Effectiveness of a tiny tuned liquid damper on mitigating wind-induced responses of cylindrical solar tower based on elastic wind tunnel tests

Abstract

A tiny TLD was specially designed and manufactured to investigate its effectiveness on mitigating the wind-induced responses of a 243-meter-high solar tower by using wind tunnel tests based on an elastic test model. First, an elastic test model of the solar tower was made, and its structural parameters, including natural frequency, the first three mode shapes and structural damping ratio, were identified.

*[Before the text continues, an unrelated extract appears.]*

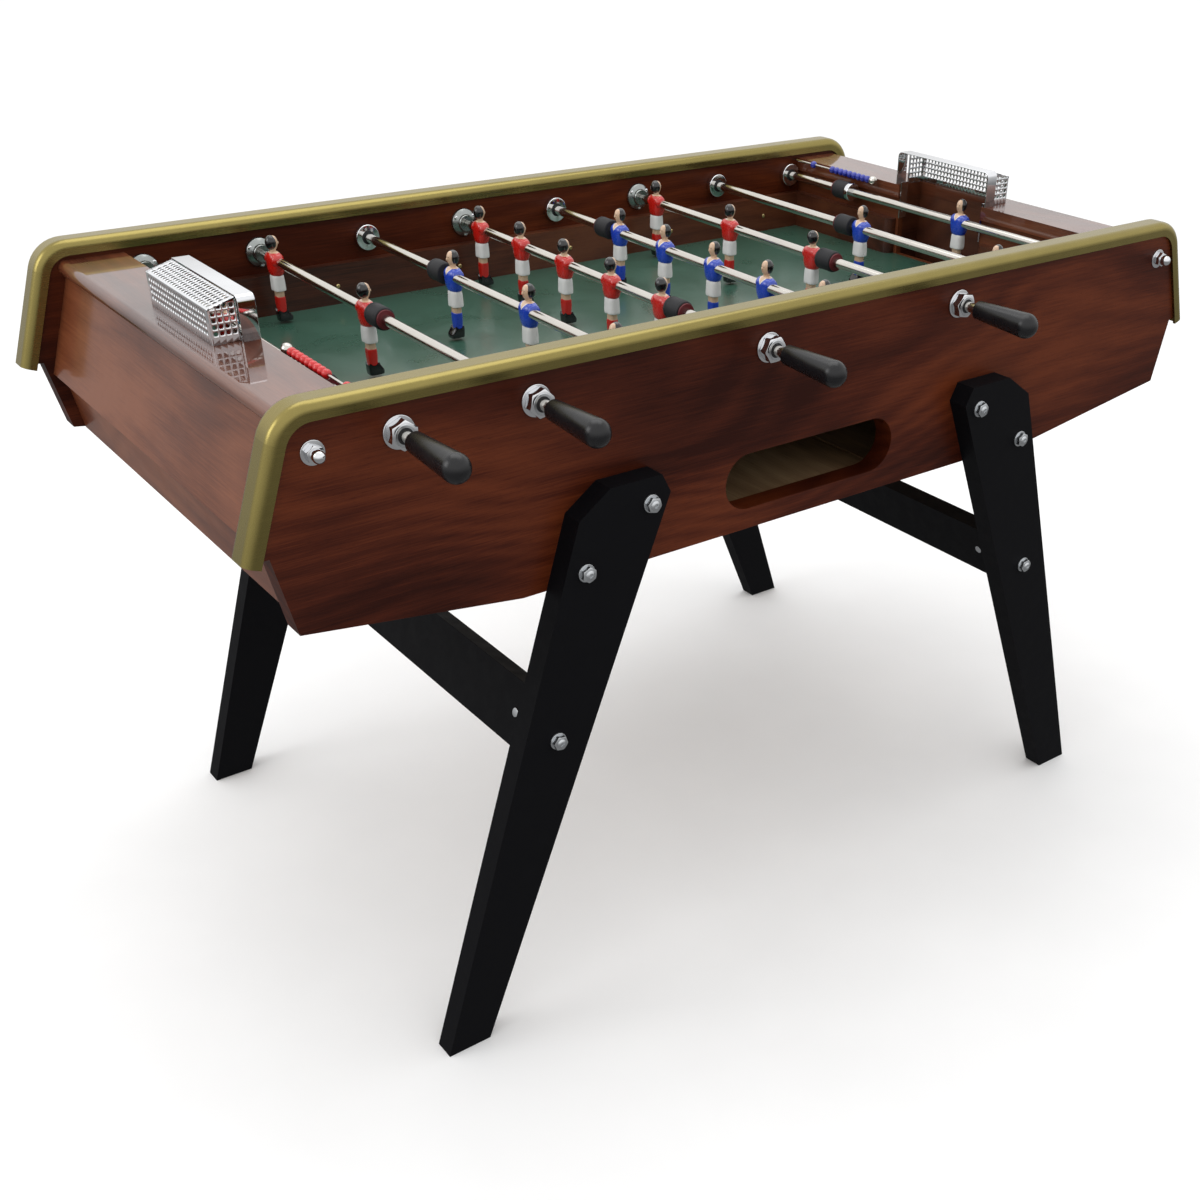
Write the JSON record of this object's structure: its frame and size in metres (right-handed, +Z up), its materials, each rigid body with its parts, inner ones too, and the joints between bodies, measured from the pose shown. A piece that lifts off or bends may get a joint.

Second, six types of tiny TLDs with different inner diameters (9, 10, 11, 12, 13 and 14 ​mm) were designed and manufactured, and the natural frequency and sloshing damping ratio of water in these tiny TLDs were identified to compare them with the theoretical values. The results show the measured and theoretical natural frequencies agree well with each other, while the measured sloshing damping of water is much larger than the theoretical value. Then, a series of wind tunnel tests were carried out to obtain the wind-induced responses of the solar tower. The effectiveness of TLD on mitigating the wind-induced responses of the solar tower was systematically investigated based on a series of parametric studies. The results show the wind-induced responses in the cross-wind and along-wind directions, including the acceleration at the top, the shear and moment at the bottom, can all be significantly reduced by the tiny TLDs with optimized parameters. It seems that the efficiency of the TLDs at the vortex-induced vibration critical wind velocity is significantly higher than that at the design wind velocity. In addition, the parametric studies indicate that the effectiveness of the TLDs is considerably sensitive to the frequency ratio, the height of the TLDs and the mass ratio.